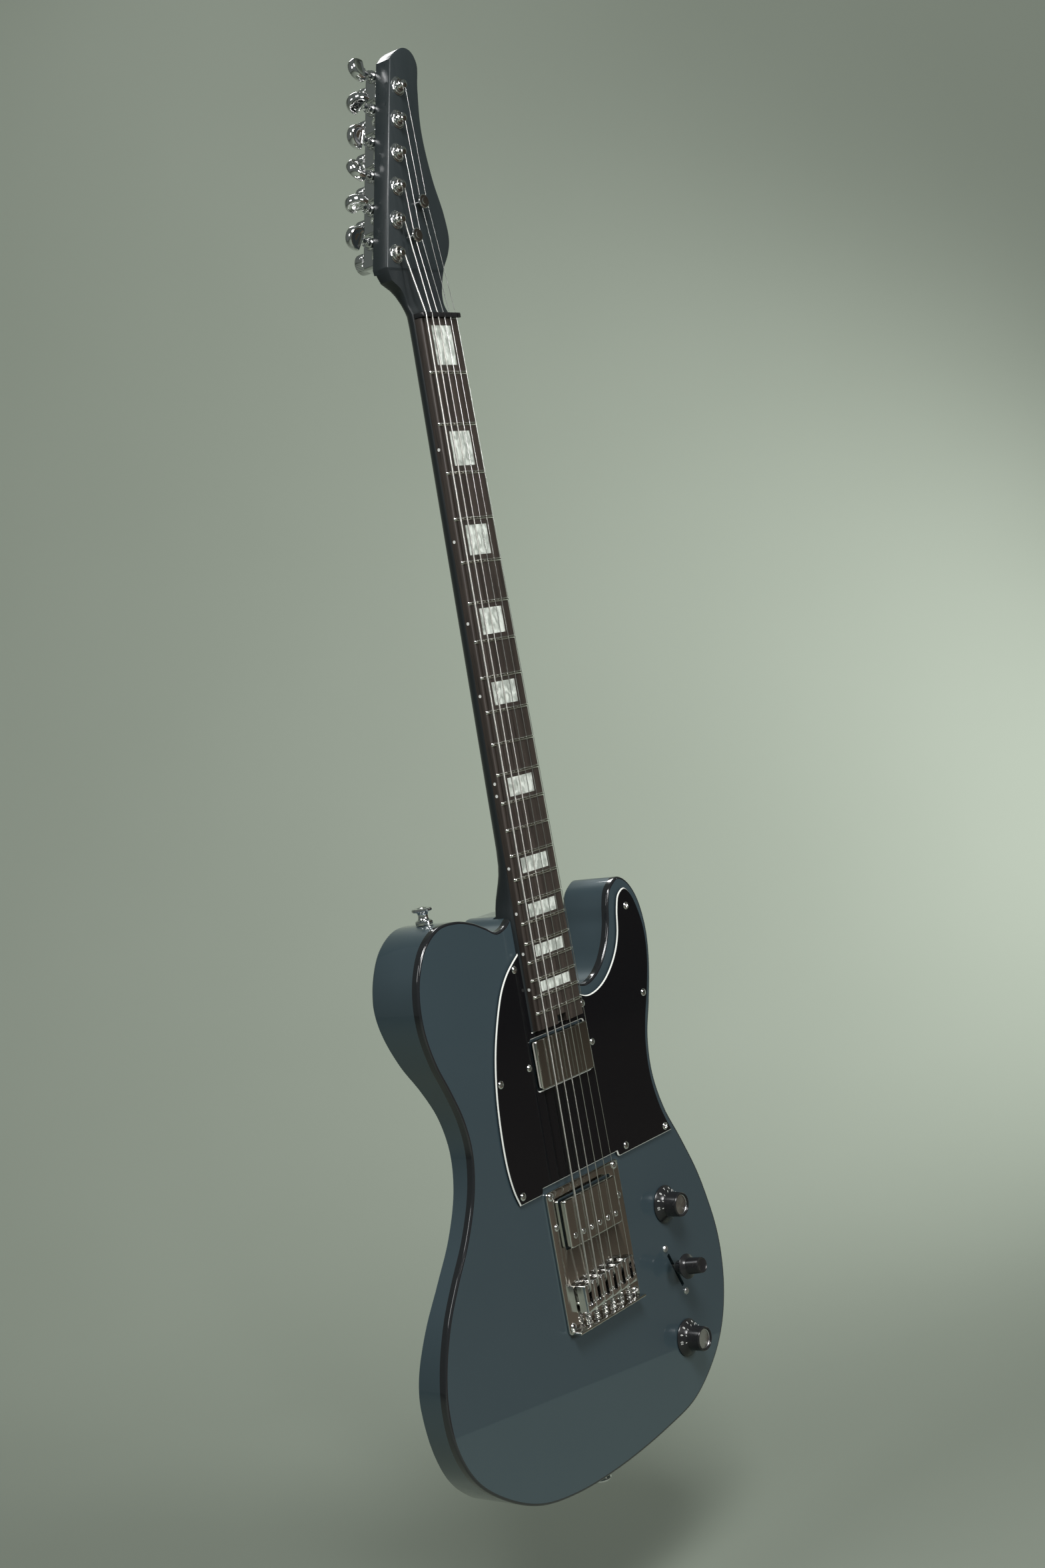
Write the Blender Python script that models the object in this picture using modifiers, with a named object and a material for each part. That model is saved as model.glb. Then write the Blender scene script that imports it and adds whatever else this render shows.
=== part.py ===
"""Baritone electric guitar, solid single-cutaway body, as separate pieces.

World frame: +Z runs up along the neck, -Y is the playing side, +X is the treble side.
The body's playing face is the plane Y = 0 and its lowest edge is Z = 0.
Sizes below are in millimetres and become metres where a mesh is made.
"""
import math

import bmesh
import bpy
import numpy as np
from mathutils import Matrix, Vector

MM = 0.001
GAP = 0.3
SEAT = 0.2
FLAT_ANGLE = math.radians(0.05)

# Strings and neck
SCALE_LENGTH = 711.2
NUT_Z = 864.0
FRET_COUNT = 22
NUT_HALF = 21.0
BOARD_END_Z = 339.7
BOARD_END_HALF = 28.2
BOARD_TOP_Y = -9.5
BOARD_THICK = 6.35
BOARD_RADIUS = 305.0
BOARD_BACK_Y = BOARD_TOP_Y + BOARD_THICK
STRING_RADII = (0.79, 0.60, 0.47, 0.33, 0.25, 0.20)
NUT_PITCH = 7.0
BRIDGE_PITCH = 10.6

# Body
BODY_THICK = 45.0
EDGE_ROUND = 1.2
BINDING_WIDE = 1.9
BINDING_DEEP = 5.5
HEEL_HALF = 28.4
POCKET_FLOOR_Y = 16.0

# Headstock and tuners
HEAD_FACE_Y = 1.5
HEAD_BACK_Y = 16.0
ROW_START = (12.1, 1036.3)
ROW_STEP = (-7.0, -24.8)
OUTWARD = (-0.960, 0.279)
POST_RADIUS = 3.1
WORM_OFFSET = 10.0
WORM_Y = 20.5
BUTTON_TURNS = (20.0, 75.0, -30.0, 10.0, 60.0, -15.0)

# Bridge, pickups and guard
PLATE_HALF = 45.3
PLATE_LOW_Z = 114.5
PLATE_HIGH_Z = 222.0
PLATE_THICK = 1.8
GUARD_THICK = 2.4
SADDLE_WIDE = 10.2
SADDLE_LONG = 20.5
SADDLE_TOP_Y = -12.0
SADDLE_CONTACT_Z = (146.0, 146.8, 147.4, 147.6, 148.2, 149.0)
STRING_HOLE_Z = 138.0
SPRING_CURLS = 3
NECK_PICKUP_Z = 314.8
BRIDGE_PICKUP_Z = 194.7
PICKUP_HALF_X = 32.6
PICKUP_HALF_Z = 18.5
PICKUP_SCREW_X = 39.5

# Controls
VOLUME_AXIS = (98.2, 168.9)
TONE_AXIS = (98.3, 60.4)
SWITCH_CENTRE = (98.0, 115.4)
SWITCH_DIRECTION = (-0.405, 0.914)
SWITCH_TILT = math.radians(9.0)
SWITCH_PIVOT_Y = 16.0
CAVITY_ROOF_Y = 8.0
JACK_Z = 100.0

PALETTE = {
    "body_paint": ((0.06, 0.085, 0.105), 0.12, 0.0),
    "black_gloss": ((0.012, 0.012, 0.013), 0.15, 0.0),
    "neck_black": ((0.02, 0.021, 0.022), 0.45, 0.0),
    "ebony": ((0.03, 0.024, 0.02), 0.5, 0.0),
    "chrome": ((0.78, 0.78, 0.78), 0.12, 1.0),
    "nickel": ((0.7, 0.69, 0.66), 0.25, 1.0),
    "steel": ((0.6, 0.6, 0.6), 0.3, 1.0),
    "black_plastic": ((0.015, 0.015, 0.015), 0.3, 0.0),
}

BODY_POINTS = (
    (55, 4), (97.4, 11.6), (131.5, 33.1), (149.5, 55), (160, 81), (164, 107.8), (163, 131),
    (158.4, 152.9), (149.9, 180.8), (135.2, 212.5), (120.2, 241.8), (112.9, 271.8),
    (115.2, 300.1), (124.9, 326.6), (133.4, 354), (136.9, 376.9), (135.8, 394.2),
    (131.7, 409.3), (124.7, 420.6), (116.7, 427.1), (109.5, 429.2), (102.5, 426.4),
    (95.7, 421), (91.2, 411), (87.3, 395.9), (80.6, 381.6), (70.3, 368.9), (58.5, 361.2),
    (47.1, 358.6), (37.6, 361.4), (31.4, 368), (30, 380), (30, 411), (26.5, 421),
    (14, 424.7), (-14, 425.4), (-27, 425.5), (-36, 420.2), (-46, 418.2), (-57, 423.8),
    (-71.2, 430.4), (-88, 434.8), (-108.5, 434.4), (-126, 424), (-137, 407), (-142.2, 388),
    (-142.4, 366), (-136.5, 342), (-127.3, 321.3), (-118.6, 298.2), (-115.6, 274),
    (-121, 247), (-136.1, 216.5), (-153.6, 192.3), (-168.5, 169), (-180.3, 141.1),
    (-185.7, 115), (-183.4, 84), (-169.9, 55.5), (-142.8, 31), (-107.2, 11.8),
    (-65, 2.6), (-10, 0),
)

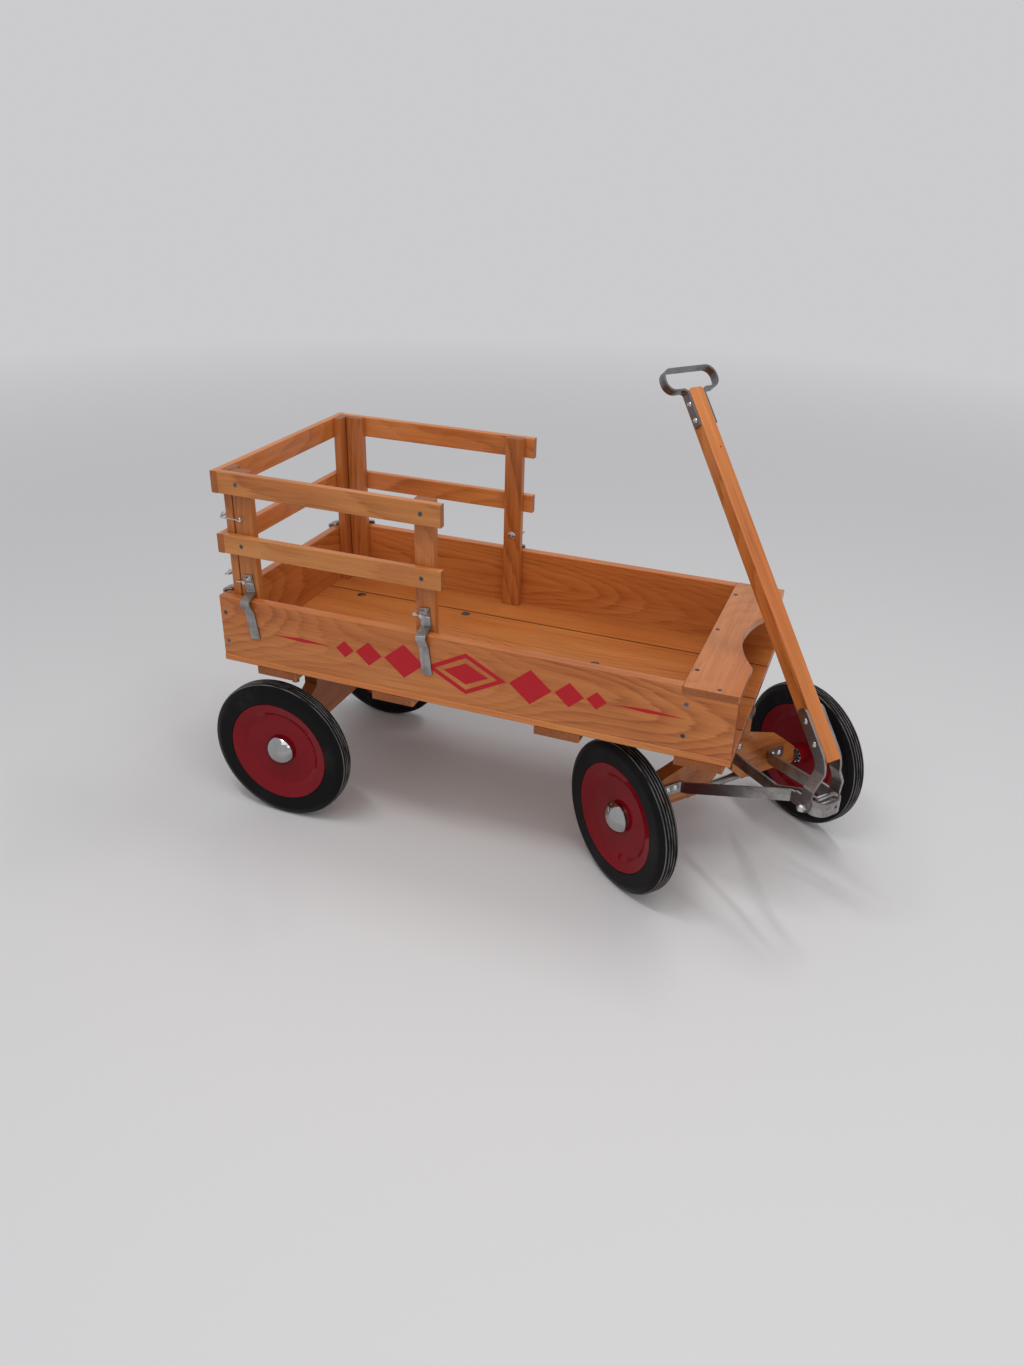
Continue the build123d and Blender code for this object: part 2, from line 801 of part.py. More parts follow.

* * * *

§ **Task goal**
Using the listing above, reproduce each line without omission.

§ **Correct output**
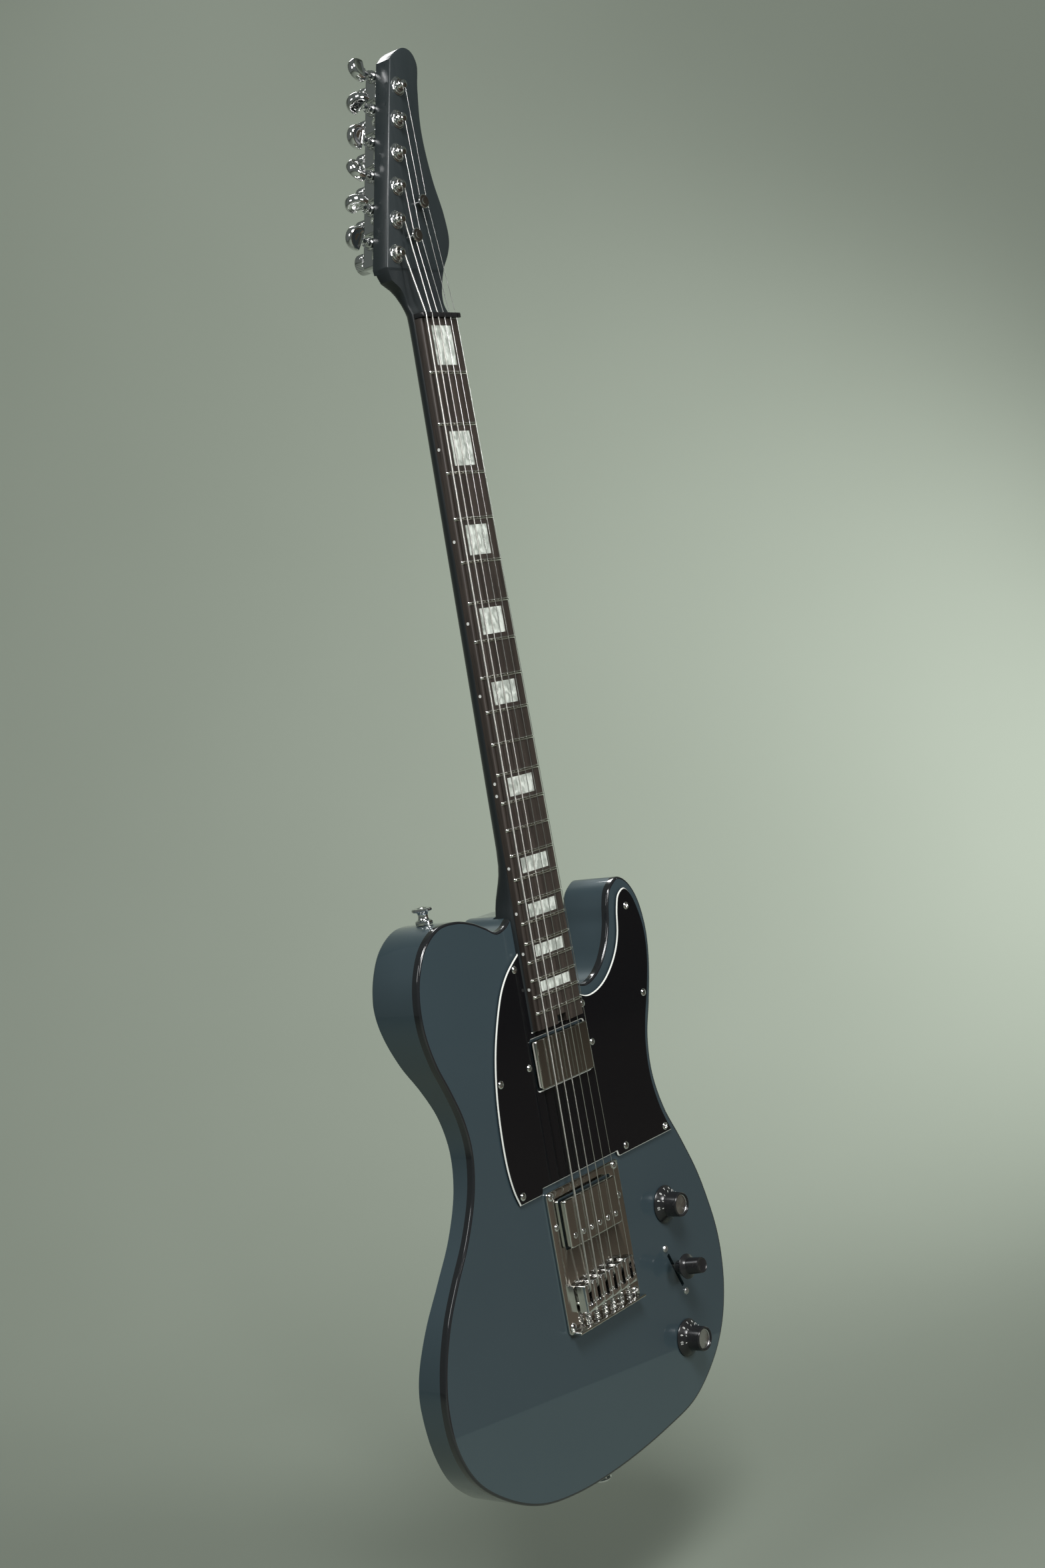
Write the Blender Python script that models the object in this picture using modifiers, with a named object and a material for each part. That model is saved as model.glb. Then write the Blender scene script that imports it and adds whatever else this render shows.
=== part.py ===
"""Baritone electric guitar, solid single-cutaway body, as separate pieces.

World frame: +Z runs up along the neck, -Y is the playing side, +X is the treble side.
The body's playing face is the plane Y = 0 and its lowest edge is Z = 0.
Sizes below are in millimetres and become metres where a mesh is made.
"""
import math

import bmesh
import bpy
import numpy as np
from mathutils import Matrix, Vector

MM = 0.001
GAP = 0.3
SEAT = 0.2
FLAT_ANGLE = math.radians(0.05)

# Strings and neck
SCALE_LENGTH = 711.2
NUT_Z = 864.0
FRET_COUNT = 22
NUT_HALF = 21.0
BOARD_END_Z = 339.7
BOARD_END_HALF = 28.2
BOARD_TOP_Y = -9.5
BOARD_THICK = 6.35
BOARD_RADIUS = 305.0
BOARD_BACK_Y = BOARD_TOP_Y + BOARD_THICK
STRING_RADII = (0.79, 0.60, 0.47, 0.33, 0.25, 0.20)
NUT_PITCH = 7.0
BRIDGE_PITCH = 10.6

# Body
BODY_THICK = 45.0
EDGE_ROUND = 1.2
BINDING_WIDE = 1.9
BINDING_DEEP = 5.5
HEEL_HALF = 28.4
POCKET_FLOOR_Y = 16.0

# Headstock and tuners
HEAD_FACE_Y = 1.5
HEAD_BACK_Y = 16.0
ROW_START = (12.1, 1036.3)
ROW_STEP = (-7.0, -24.8)
OUTWARD = (-0.960, 0.279)
POST_RADIUS = 3.1
WORM_OFFSET = 10.0
WORM_Y = 20.5
BUTTON_TURNS = (20.0, 75.0, -30.0, 10.0, 60.0, -15.0)

# Bridge, pickups and guard
PLATE_HALF = 45.3
PLATE_LOW_Z = 114.5
PLATE_HIGH_Z = 222.0
PLATE_THICK = 1.8
GUARD_THICK = 2.4
SADDLE_WIDE = 10.2
SADDLE_LONG = 20.5
SADDLE_TOP_Y = -12.0
SADDLE_CONTACT_Z = (146.0, 146.8, 147.4, 147.6, 148.2, 149.0)
STRING_HOLE_Z = 138.0
SPRING_CURLS = 3
NECK_PICKUP_Z = 314.8
BRIDGE_PICKUP_Z = 194.7
PICKUP_HALF_X = 32.6
PICKUP_HALF_Z = 18.5
PICKUP_SCREW_X = 39.5

# Controls
VOLUME_AXIS = (98.2, 168.9)
TONE_AXIS = (98.3, 60.4)
SWITCH_CENTRE = (98.0, 115.4)
SWITCH_DIRECTION = (-0.405, 0.914)
SWITCH_TILT = math.radians(9.0)
SWITCH_PIVOT_Y = 16.0
CAVITY_ROOF_Y = 8.0
JACK_Z = 100.0

PALETTE = {
    "body_paint": ((0.06, 0.085, 0.105), 0.12, 0.0),
    "black_gloss": ((0.012, 0.012, 0.013), 0.15, 0.0),
    "neck_black": ((0.02, 0.021, 0.022), 0.45, 0.0),
    "ebony": ((0.03, 0.024, 0.02), 0.5, 0.0),
    "chrome": ((0.78, 0.78, 0.78), 0.12, 1.0),
    "nickel": ((0.7, 0.69, 0.66), 0.25, 1.0),
    "steel": ((0.6, 0.6, 0.6), 0.3, 1.0),
    "black_plastic": ((0.015, 0.015, 0.015), 0.3, 0.0),
}

BODY_POINTS = (
    (55, 4), (97.4, 11.6), (131.5, 33.1), (149.5, 55), (160, 81), (164, 107.8), (163, 131),
    (158.4, 152.9), (149.9, 180.8), (135.2, 212.5), (120.2, 241.8), (112.9, 271.8),
    (115.2, 300.1), (124.9, 326.6), (133.4, 354), (136.9, 376.9), (135.8, 394.2),
    (131.7, 409.3), (124.7, 420.6), (116.7, 427.1), (109.5, 429.2), (102.5, 426.4),
    (95.7, 421), (91.2, 411), (87.3, 395.9), (80.6, 381.6), (70.3, 368.9), (58.5, 361.2),
    (47.1, 358.6), (37.6, 361.4), (31.4, 368), (30, 380), (30, 411), (26.5, 421),
    (14, 424.7), (-14, 425.4), (-27, 425.5), (-36, 420.2), (-46, 418.2), (-57, 423.8),
    (-71.2, 430.4), (-88, 434.8), (-108.5, 434.4), (-126, 424), (-137, 407), (-142.2, 388),
    (-142.4, 366), (-136.5, 342), (-127.3, 321.3), (-118.6, 298.2), (-115.6, 274),
    (-121, 247), (-136.1, 216.5), (-153.6, 192.3), (-168.5, 169), (-180.3, 141.1),
    (-185.7, 115), (-183.4, 84), (-169.9, 55.5), (-142.8, 31), (-107.2, 11.8),
    (-65, 2.6), (-10, 0),
)

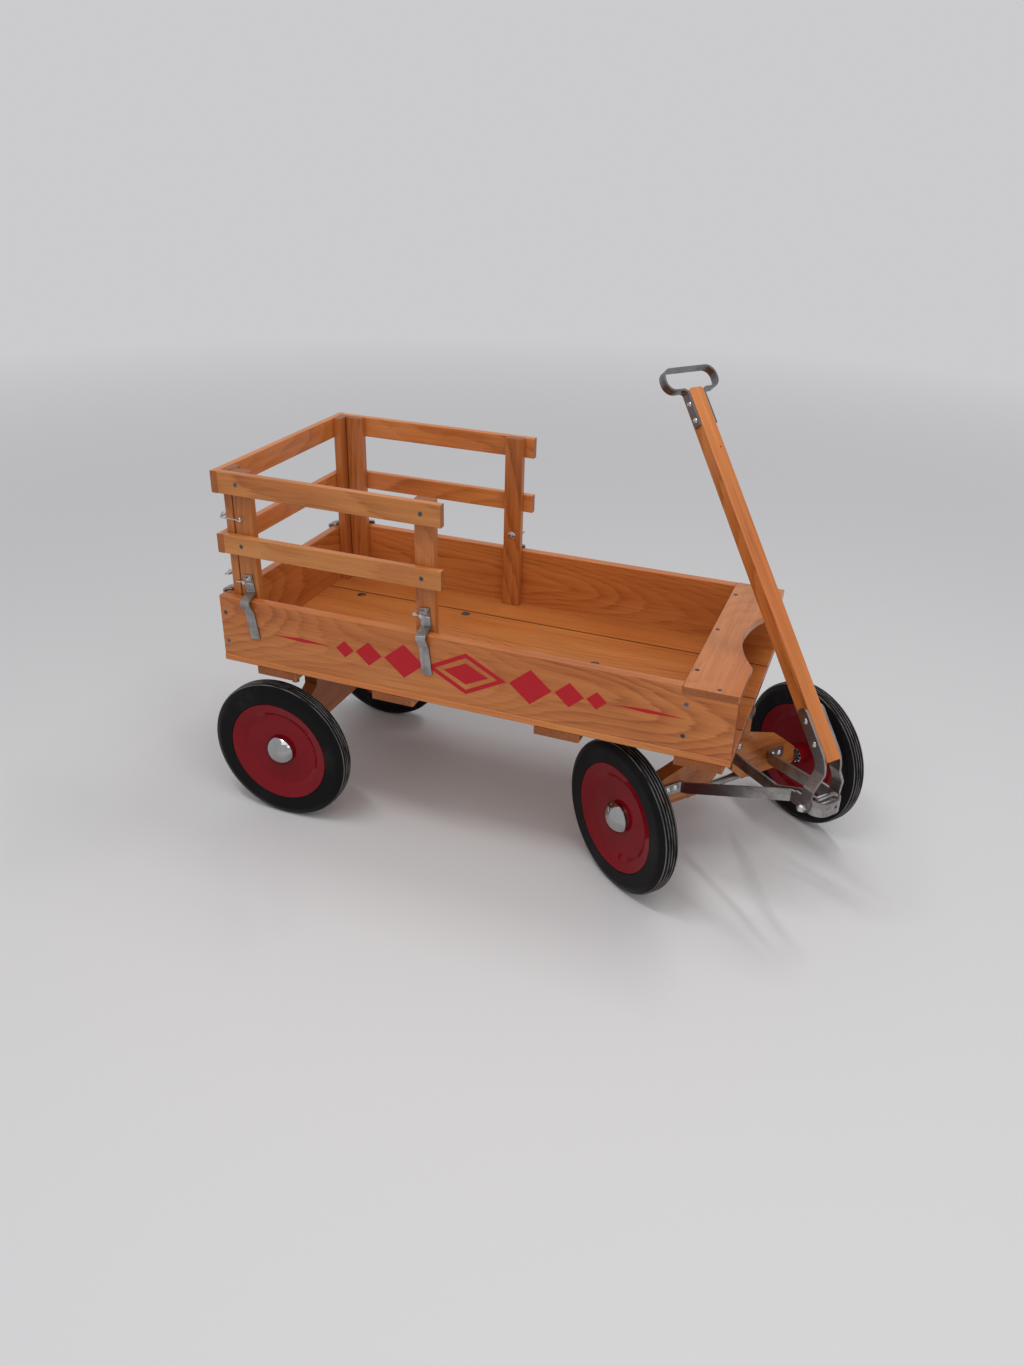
Continue the build123d and Blender code for this object: part 2, from line 801 of part.py. More parts follow.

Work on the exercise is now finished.